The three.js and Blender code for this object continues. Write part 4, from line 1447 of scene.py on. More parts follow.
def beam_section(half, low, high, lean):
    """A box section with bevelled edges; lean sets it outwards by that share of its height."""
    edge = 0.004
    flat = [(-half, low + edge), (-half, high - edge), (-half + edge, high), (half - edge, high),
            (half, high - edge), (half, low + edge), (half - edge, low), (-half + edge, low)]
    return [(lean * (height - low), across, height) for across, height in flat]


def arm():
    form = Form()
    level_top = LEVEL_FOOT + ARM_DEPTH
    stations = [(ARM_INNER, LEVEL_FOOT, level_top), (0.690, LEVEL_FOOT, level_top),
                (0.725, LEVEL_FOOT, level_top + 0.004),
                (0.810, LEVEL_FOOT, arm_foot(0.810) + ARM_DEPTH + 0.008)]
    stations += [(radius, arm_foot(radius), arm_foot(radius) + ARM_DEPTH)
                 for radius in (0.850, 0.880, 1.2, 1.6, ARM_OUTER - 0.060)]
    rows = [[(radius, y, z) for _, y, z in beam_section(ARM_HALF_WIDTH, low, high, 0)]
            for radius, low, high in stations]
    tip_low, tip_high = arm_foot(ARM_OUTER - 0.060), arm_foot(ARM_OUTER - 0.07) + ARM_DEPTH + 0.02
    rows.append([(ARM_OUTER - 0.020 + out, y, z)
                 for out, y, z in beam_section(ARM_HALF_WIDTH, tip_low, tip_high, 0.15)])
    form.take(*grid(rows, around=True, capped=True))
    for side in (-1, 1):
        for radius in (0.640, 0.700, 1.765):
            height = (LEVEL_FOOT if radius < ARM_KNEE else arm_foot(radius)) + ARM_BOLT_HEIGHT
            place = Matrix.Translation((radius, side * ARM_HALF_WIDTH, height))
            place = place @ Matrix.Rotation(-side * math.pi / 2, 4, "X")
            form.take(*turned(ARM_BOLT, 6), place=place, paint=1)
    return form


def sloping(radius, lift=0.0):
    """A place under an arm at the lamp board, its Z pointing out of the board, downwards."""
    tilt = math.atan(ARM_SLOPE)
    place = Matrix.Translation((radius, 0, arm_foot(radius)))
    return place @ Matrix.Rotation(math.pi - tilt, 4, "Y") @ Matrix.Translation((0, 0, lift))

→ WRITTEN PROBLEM
Set every line of the listing down word for word.

→ RIGHT ANSWER
The three.js and Blender code for this object continues. Write part 4, from line 1447 of scene.py on. More parts follow.
def beam_section(half, low, high, lean):
    """A box section with bevelled edges; lean sets it outwards by that share of its height."""
    edge = 0.004
    flat = [(-half, low + edge), (-half, high - edge), (-half + edge, high), (half - edge, high),
            (half, high - edge), (half, low + edge), (half - edge, low), (-half + edge, low)]
    return [(lean * (height - low), across, height) for across, height in flat]


def arm():
    form = Form()
    level_top = LEVEL_FOOT + ARM_DEPTH
    stations = [(ARM_INNER, LEVEL_FOOT, level_top), (0.690, LEVEL_FOOT, level_top),
                (0.725, LEVEL_FOOT, level_top + 0.004),
                (0.810, LEVEL_FOOT, arm_foot(0.810) + ARM_DEPTH + 0.008)]
    stations += [(radius, arm_foot(radius), arm_foot(radius) + ARM_DEPTH)
                 for radius in (0.850, 0.880, 1.2, 1.6, ARM_OUTER - 0.060)]
    rows = [[(radius, y, z) for _, y, z in beam_section(ARM_HALF_WIDTH, low, high, 0)]
            for radius, low, high in stations]
    tip_low, tip_high = arm_foot(ARM_OUTER - 0.060), arm_foot(ARM_OUTER - 0.07) + ARM_DEPTH + 0.02
    rows.append([(ARM_OUTER - 0.020 + out, y, z)
                 for out, y, z in beam_section(ARM_HALF_WIDTH, tip_low, tip_high, 0.15)])
    form.take(*grid(rows, around=True, capped=True))
    for side in (-1, 1):
        for radius in (0.640, 0.700, 1.765):
            height = (LEVEL_FOOT if radius < ARM_KNEE else arm_foot(radius)) + ARM_BOLT_HEIGHT
            place = Matrix.Translation((radius, side * ARM_HALF_WIDTH, height))
            place = place @ Matrix.Rotation(-side * math.pi / 2, 4, "X")
            form.take(*turned(ARM_BOLT, 6), place=place, paint=1)
    return form


def sloping(radius, lift=0.0):
    """A place under an arm at the lamp board, its Z pointing out of the board, downwards."""
    tilt = math.atan(ARM_SLOPE)
    place = Matrix.Translation((radius, 0, arm_foot(radius)))
    return place @ Matrix.Rotation(math.pi - tilt, 4, "Y") @ Matrix.Translation((0, 0, lift))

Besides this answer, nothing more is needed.